Аналогичные отношения могут быть также зафиксированы и в социологии. Достаточно часто ее границы по отношению к психологии и по отношению к историческим наукам расплываются, она часто должна опираться на науки о природе.
Я напомню о психологической роли зависти в социальных конфликтах, об историческом развитии социальных структур, о влиянии полезных ископаемых на социальные отношения и т.д.
Вопреки всему этому можно сказать, что каждая из упомянутых наук имеет свой приоритет: для психологии это естественно данные законы человеческой психики, для исторических наук — исторические, а для социологии — современные правила и системы правил в вышеуказанном смысле.
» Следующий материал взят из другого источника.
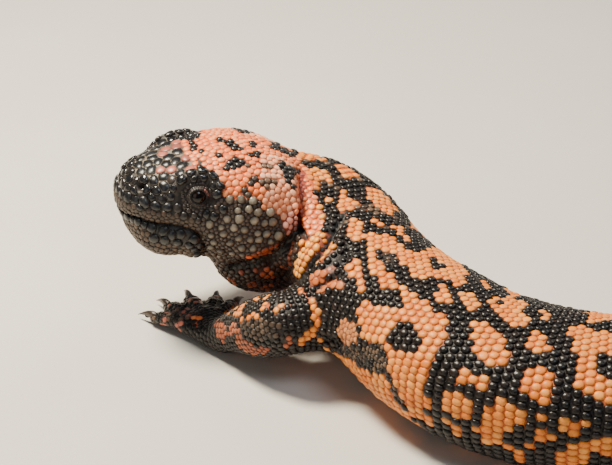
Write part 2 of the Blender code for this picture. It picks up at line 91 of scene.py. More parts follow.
mouthLine = (  # ahead and up of the mouth, from its corner to the snout
    (31.0, -11.5), (31.6, -9.8), (32.6, -7.6), (33.9, -5.6), (35.6, -4.2), (37.8, -3.2), (40.2, -2.8),
    (42.8, -2.9), (45.6, -3.2), (48.3, -3.6), (51.4, -3.9), (54.1, -4.2), (56.2, -5.0), (60, -5.4),
)
browRidge = (  # ahead, aside and up of the bony edge over the eye
    (43.5, 13.2, 8.5), (42.3, 13.4, 10.8), (40.4, 13.0, 12.6), (37.8, 13.0, 13.8), (35.0, 13.5, 14.1),
    (32.6, 14.8, 13.4), (31.2, 16.8, 11.6),
)


def linear(text):  # sRGB hex to linear
    channels = [int(text[k:k + 2], 16) / 255 for k in (1, 3, 5)]
    return np.array([c / 12.92 if c <= 0.04045 else ((c + 0.055) / 1.055) ** 2.4 for c in channels])


def unit(v):
    v = np.asarray(v, float)
    return v / np.maximum(np.linalg.norm(v, axis=-1, keepdims=True), 1e-9)


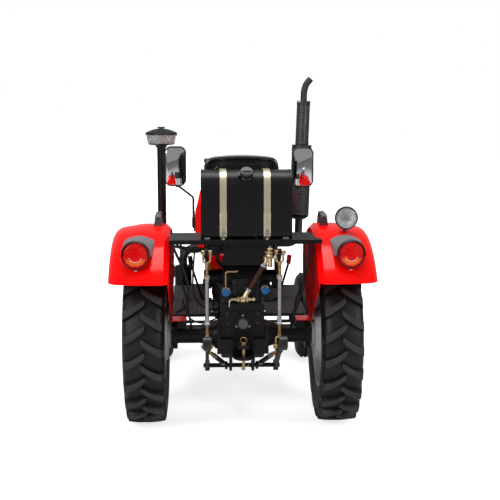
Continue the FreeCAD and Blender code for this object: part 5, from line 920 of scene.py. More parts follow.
class Workshop:
    """Holds the effects and materials, and books each finished piece on its body."""

    def __init__(self) -> None:
        """Builds the shared effects and reads each node's body and slot."""
        self.effects = Effects()
        self.stood_for: set[str] = set()
        self.materials: dict[str, Material] = {}
        self.node_body = {
            node: body for body, nodes in frame["record"]["behaviour"]["bodies"].items() for node in nodes}
        self.node_slot = {part["node"]: part["material_slot"] for part in frame["record"]["subparts"]}

    def material(self, finish: AnyFinish) -> Material:
        """Returns the material of a finish, built at its first use."""
        if finish.name not in self.materials:
            self.materials[finish.name] = finish.make(self.effects)
        return self.materials[finish.name]

    def dress(self, piece: Piece, finish: AnyFinish) -> Piece:
        """Gives a piece one finish all over and returns it."""
        piece.data.materials.clear()
        piece.data.materials.append(self.material(finish))
        return piece

    def zone(self, piece: Piece, finish: AnyFinish, wanted: FaceTest) -> Piece:
        """Gives the faces that pass a test a finish of their own.

        Args:
            piece: The dressed piece.
            finish: The faces' new finish.
            wanted: Takes a face's centre and normal and says whether it gets the finish.

        Returns:
            The piece.
        """
        piece.data.materials.append(self.material(finish))
        number = len(piece.data.materials) - 1
        for face in piece.data.polygons:
            if wanted(face.center, face.normal):
                face.material_index = number
        return piece

    def book(self, piece: Piece, body: str, slot: str, *replaced: str) -> Piece:
        """Books a finished piece: its body and the nodes that it stands for.

        Args:
            piece: The finished mesh object.
            body: The body that it rides on.
            slot: The record's material slot; not used.
            replaced: The nodes that it replaces.

        Returns:
            The piece.
        """
        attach(piece, body)
        if replaced:
            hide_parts(*replaced)
            self.stood_for.update(replaced)
        log.info("%s rides on %s, %d triangles", piece.name, body, len(piece.data.loop_triangles))
        return piece

    def stand_in(self, piece: Piece, node: str) -> Piece:
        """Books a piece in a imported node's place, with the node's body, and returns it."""
        return self.book(piece, self.node_body[node], self.node_slot[node], node)

    def skin(self, node: str, finish: AnyFinish) -> Piece:
        """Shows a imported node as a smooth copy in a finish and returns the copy."""
        return self.stand_in(self.dress(welded(node, f"{node}_skin"), finish), node)


class Kit(list):
    """The dressed pieces of one assembly, which are joined and booked as one."""

    def __init__(self, shop: Workshop) -> None:
        """Starts an empty kit."""
        super().__init__()
        self.shop = shop

    def add(self, finish: AnyFinish, *pieces: Piece) -> Piece:
        """Dresses pieces in a finish, takes them in and returns the last one."""
        self.extend(self.shop.dress(piece, finish) for piece in pieces)
        return self[-1]

    def stand_in(self, name: str, node: str, smoothed: bool = False) -> Piece:
        """Args:
            name: The whole piece's name.
            node: The node that it stands for, which gives its body.
            smoothed: True where the whole is shaded smooth once more.

        Returns:
            The whole piece.
        """
        whole = join(name, self)
        return self.shop.stand_in(smooth(whole) if smoothed else whole, node)

    def ride(self, name: str, body: str, slot: str) -> Piece:
        return self.shop.book(join(name, self), body, slot)


# --- Studio --------------------------------------------------------------------------------------------


@dataclass
class Studio:
    """The pale floor, the white surroundings, the soft lamps and the camera."""

    axle_y: float
    camera_back: float = 6.2
    camera_x: float = -0.2
    camera_height: float = 1.93
    yaw: float = 2.35
    pitch: float = 8.2
    lens: float = 75.3
    floor_size: float = 60.0

    def build(self) -> None:
        """Makes the floor, the world, the lamps and the camera."""
        self.floor()
        self.world()
        self.lamps()
        self.camera()

    def floor(self) -> None:
        """Lays the white floor, which keeps the tractor's shadow."""
        deselect()
        bpy.ops.mesh.primitive_plane_add(size=self.floor_size, location=(0, 0, 0))
        floor = settle(bpy.context.object, "studio_floor")
        material = bpy.data.materials.new("studio_floor")
        material.use_nodes = True
        nodes = Nodes(material.node_tree)
        seen = nodes.add("LightPath")
        place = nodes.add("TexCoord").outputs["Object"]
        away = nodes.add("VectorMath", operation="LENGTH")
        nodes.feed(away.inputs[0], place)
        share = nodes.ramp(away.outputs["Value"], 1.3, 4.5)
        glow = nodes.math("MULTIPLY_ADD", share, 0.6)
        glow.node.inputs[2].default_value = 0.74
        glow = nodes.math("MULTIPLY", seen.outputs["Is Camera Ray"], glow)
        surface = nodes.add("BsdfDiffuse", color=(0.8, 0.8, 0.8))
        light = nodes.add("Emission", color=(1.0, 1.0, 1.0), strength=glow)
        both = nodes.add("AddShader")
        nodes.feed(both.inputs[0], surface.outputs[0])
        nodes.feed(both.inputs[1], light.outputs[0])
        nodes.feed(nodes.add("OutputMaterial").inputs["Surface"], both.outputs[0])
        floor.data.materials.append(material)

    def world(self) -> None:
        """Sets the white surroundings: full white where seen, softer as light."""
        world = bpy.data.worlds.new("studio_world")
        bpy.context.scene.world = world
        world.use_nodes = True
        nodes = Nodes(world.node_tree)
        seen = nodes.add("LightPath")
        shiny = nodes.math("MAXIMUM", seen.outputs["Is Glossy Ray"], seen.outputs["Is Transmission Ray"])
        strength = nodes.math("ADD", seen.outputs["Is Camera Ray"], nodes.math("MULTIPLY", shiny, 0.14))
        strength = nodes.math("MINIMUM", nodes.math("ADD", strength, 0.24), 1.0)
        background = nodes.add("Background", color=(1.0, 1.0, 1.0), strength=strength)
        nodes.feed(nodes.add("OutputWorld").inputs["Surface"], background.outputs[0])

    def lamp(self, name: str, at: Point, target: Point, size: tuple[float, float], power: float) -> None:
        """Hangs one soft rectangular lamp.

        Args:
            name: The lamp's name.
            at: Where it hangs.
            target: What it points at.
            size: Its width and height.
            power: Its power in watts.
        """
        deselect()
        aim = (Vector(target) - Vector(at)).to_track_quat("-Z", "Y")
        bpy.ops.object.light_add(type="AREA", location=at, rotation=aim.to_euler())
        lamp = bpy.context.object
        lamp.name = name
        lamp.data.shape = "RECTANGLE"
        lamp.data.size, lamp.data.size_y = size
        lamp.data.energy = power

    def lamps(self) -> None:
        """Hangs the soft lamps over and beside the tractor."""
        self.lamp("overhead_lamp", (0, -0.7, 4.4), (0, -0.5, 0), (2.8, 2.0), 125)
        self.lamp("left_lamp", (-3.8, -4.8, 3.2), (0, -0.6, 0.7), (3.0, 3.0), 175)
        self.lamp("right_lamp", (4.2, -4.2, 2.6), (0, -0.6, 0.7), (2.6, 2.6), 115)

    def camera(self) -> None:
        """Stands the camera behind the tractor, turned and tipped without any shift."""
        deselect()
        bpy.ops.object.camera_add(
            location=(self.camera_x, self.axle_y - self.camera_back, self.camera_height),
            rotation=(math.radians(90 - self.pitch), 0, math.radians(-self.yaw)))
        camera = bpy.context.object
        camera.data.lens = self.lens
        camera.data.sensor_width = 36
        bpy.context.scene.camera = camera
        bpy.context.scene.view_settings.view_transform = "Standard"


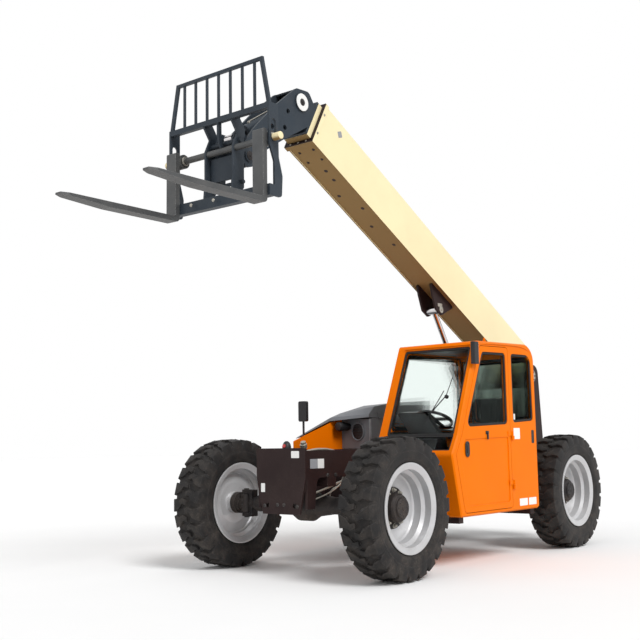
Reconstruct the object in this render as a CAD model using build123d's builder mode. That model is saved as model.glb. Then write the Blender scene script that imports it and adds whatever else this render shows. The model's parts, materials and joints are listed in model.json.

Поскольку же это различие между историческими науками и социологией вместе с тем не влияет на онтологию, лежащую в основе этих наук, то мы можем
Теперь рассмотрим существенные для данного анализа онтологические основания социальных наук. Они могут быть сведены воедино следующим образом. Во-первых, аксиомы социальных наук описывают в данном смысле правила (как правила настоящего, так и правила исторического прошлого)12. Эти правила регулируют поведение индивидов и групп. Это означает, что если индивид илнг группа находятся в определенной ситуации, то есть в определенных условиях, которые в данный момент мы не можем обсуждать, то они будут вести себя в соответствии с этими правилами. Таковы, например, ситуация рыночной экономики, социальная, политическая, юридическая, моральная, религиозная, военная ситуация, ситуации, задаваемые нравами и обычаями, и т. д. Ситуация такого рода и есть непосредственный предмет социальных наук. Она строго отделена от материальных явлений естествознания даже тогда, когда она относится к сфере физического (к примеру, поклон как форма вежливости). Основания этого разъяснены еще в пункте 1 онтологических оснований психологии. С другой стороны, хотя подобная ситуация не определяется какими-то конкретными пространственно-временными координатами, но определена для значительного пространственно-временного отрезка (например, положение художника XVII века, когда господствовал барокко, который получил заказ нарисовать изображение Девы Марии), тем не менее такая ситуация разворачивается всегда внутри какого-либо определенного
пространственно-временного отрезка данного пространственновременного этапа. Эти ситуации как предметы социальных наук упорядочиваются и систематизируются всеобщими понятиями. Во-вторых, пространство и время рассматриваются в качестве объемлющей непрерывной среды, в которой происходят означенные ситуации. В-третьих, не только поведение индивидов и групп в подобных ситуациях определяется с помощью правил, но и эти правила устанавливают отношения между различными ситуациями и переводят одну ситуацию в другую. Эти правила в основном определяются целями (то, что они не всегда должны являться явно выраженными, показывает, к примеру, принцип "искусство для искусства" ("L'art pour l'art") в некоторых направлениях искусства и явлениях современной техники)13. Как происходит подчинение предметов социальных наук всеобщим понятиям, так же и устанавливается отношение этих предметов к их определяющим правилам, ибо правила определяются с помощью всеобщих понятий и содержат временные характеристики как переменные величины, даже если речь идет лишь о временной последовательности, либо пространственно-временные положения как переменные величины, если определены пространственно-временные последовательности. (Например, если выносится обвинительный приговор, то он вступает в силу спустя месяц с момента его вынесения, если в течение этого срока не будет заявлен протест. Или: если куда-либо и когда-либо самолетом прибывает государственный деятель, то к зданию аэропорта его провожают по красному ковру.) Здесь мы вновь устанавливаем известное пересечение социальных наук с психологией, поскольку последняя также имеет дело с отношениями людей. Однако решающее отличие состоит в том, что правила социальных наук покоятся на явных или скрытых человеческих установлениях, по которым жизнь протекает в психическом и физическом смысле, в то время как психологические законы, как уже подчеркивалось, относятся к природе человека. Так, научная система правил, в которой может протекать мышление, представляет собой предмет социальных наук, которые, скажем, исследуют и проверяют свои исторические условия, свое социальное влияние, как люди ведут себя в определенных ситуациях согласно определенной системе. Психология, напротив, исследует прежде всего научное мышление с той точки зрения, какое количество информации способна в определенное время накопить память, как быстро может быть схвачено связанное с этим содержание, какие типы способностей проявляются здесь и т. д.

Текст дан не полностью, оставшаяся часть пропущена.